Hello and welcome to my blog! My name is Caroline and I am a PhD student at the University of Sheffield. My research project focuses on Striga - a genus of parasitic plants that devastates harvests by infecting food crops. I am exploring the defence reactions that can make host plants more resistant against Striga. Due to my ongoing battles with anorexia, I haven't made as much progress as I would have liked but I am determined to finish the course.


This blog charts the ups and downs of life in the lab, plus my dreams to become a science communicator and forays into public engagement and science policy....all while trying to keep my mental and physical health intact. Along the way, I'll also be sharing new plant science stories, and profiles of some of the researchers who inspire me on this journey. So whether you have a fascination for plants, are curious about what science research involves, or just wonder what exactly I do all day, read on - I hope you find it entertaining!


Friday, 12 January 2018

2018 - A challenging year ahead...

"Your project has ended up being rather....challenging". 
So said my second supervisor during our progress meeting this week. We were surrounded by graphs, tables and scribbled on pieces of paper. I had come with high hopes that we work out a meticulous strategy for the rest of my PhD. Instead, I was despairing that I would ever be able to make sense of the data I already had, let alone make a plan for going forward.

The clock is rapidly counting down the remainder of my PhD. I have 9 months of funding left, then it will be time to leave the lab and somehow work everything I have done into an acceptable thesis. This ought to be a compelling body of work where my experiments elegantly prove or disprove the chosen hypotheses. But it currently feels like I am trying to assemble a jigsaw puzzle without the picture, and not even being certain that all the pieces are in the box. 
Striga gesnerioides - a very effective parasite...

Mr project is a tricky system to get your head around. Basically, I am trying to work out why the parasitic weed Striga gesnerioides is so capable of infecting the model  plant, Arabidopsis thaliana, when other parasites, including the close relative, Striga hermonthica, are  barred entry. Is the parasite producing effector molecules that actively suppress the host immune system? Does the host lack a receptor for recognising the foreign organism? Does the parasite produce plant hormones that mimic those of the host, and thus hijack defence signalling pathways?

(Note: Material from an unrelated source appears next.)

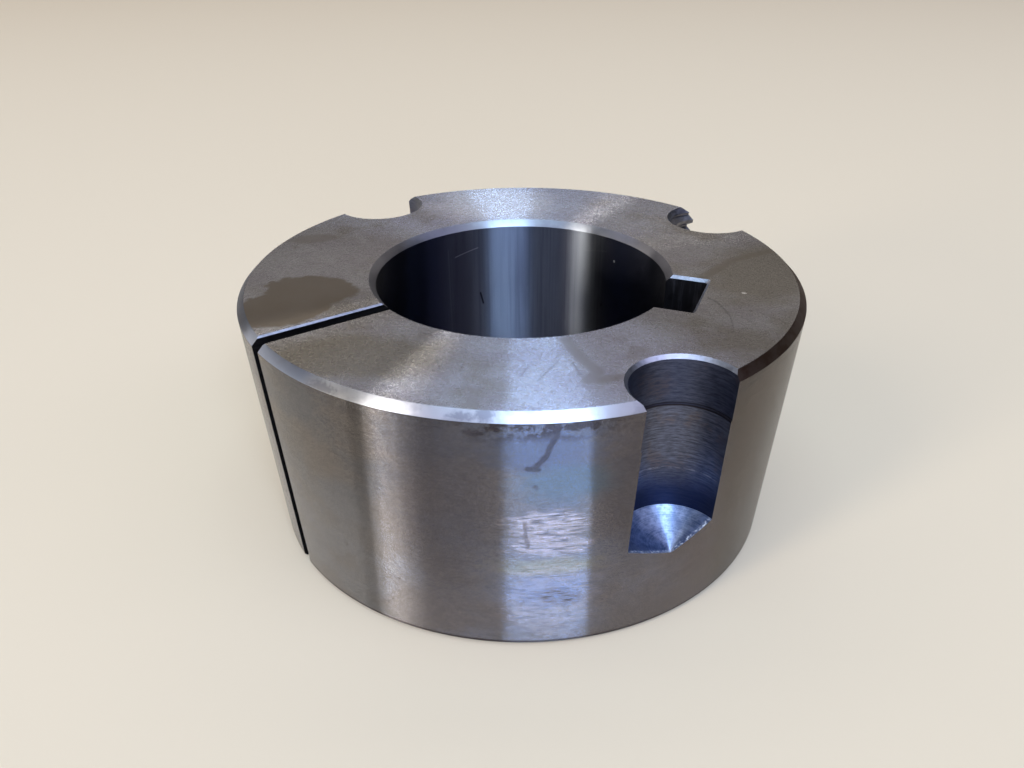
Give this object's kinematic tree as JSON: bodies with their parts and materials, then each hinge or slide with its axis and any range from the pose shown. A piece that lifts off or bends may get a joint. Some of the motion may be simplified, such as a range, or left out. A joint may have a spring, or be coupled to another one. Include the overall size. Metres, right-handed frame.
{
  "type": "taper bush",
  "caption": "Split taper bush with a keyed shaft bore, a tapered outside that seats in a hub, plain blind half holes for its screws and a threaded half hole to jack it loose.",
  "frame": {"origin": "on the bore axis, in the plane of the small end face that the bush stands on", "axes": "+Z along the bore from the small end to the large end, +X through the middle of the keyway"},
  "size_m": [0.0698, 0.0698, 0.0318],
  "materials": {
    "machined_steel": "turned, oiled, lightly stained"
  },
  "bodies": {
    "root": {"taper_bush": "machined_steel"}
  },
  "joints": []
}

I still have no idea and the experiments I have done so far - including testing genetic mutant Arabidopsis plants and analysing changes in gene expression - haven't really shed any light on the problem. I'm beginning to panic. I can't see how this will ever impress a viva examiner. Do I really have enough time to turn it around? I'm not afraid of hard work - long, unsocial hours are par for the course in a PhD. What I worry about is getting enough data in the remaining time - and that will require careful experimental planning and no mistakes. Talk about pressure!
Filling my growth cabinet with plants...

I know what they say: Most PhD students get 90% of their data in their final year. I'd say it to anyone else in the same situation, but can't convince myself that it will apply to me. Especially when I am so good at sabotaging myself by a) not prioritising rest when I need to b) getting distracted and taking on too many other commitments and c) not giving myself adequate nutrition - a relic from the 'bad old days' of anorexia. 

In short, this year will need a really focused strategy. I have cut down on my extra writing projects and try to delete all of those emails starting with 'We are looking for volunteers...' without reading them. And in my growth cabinet are 120+ plates of germinated Arabidopsis seed on agar, for my next big assay. If it works, it could give me a shed load of data to occupy myself with for at least a month or two. If not....well let's not think that far.

So from me to you, here's hoping for a highly successful and productive 2018!


1 comment:

  1. Hello Caroline. Good to read this. Hoping and praying that your research gives you some useful data in the coming weeks and months.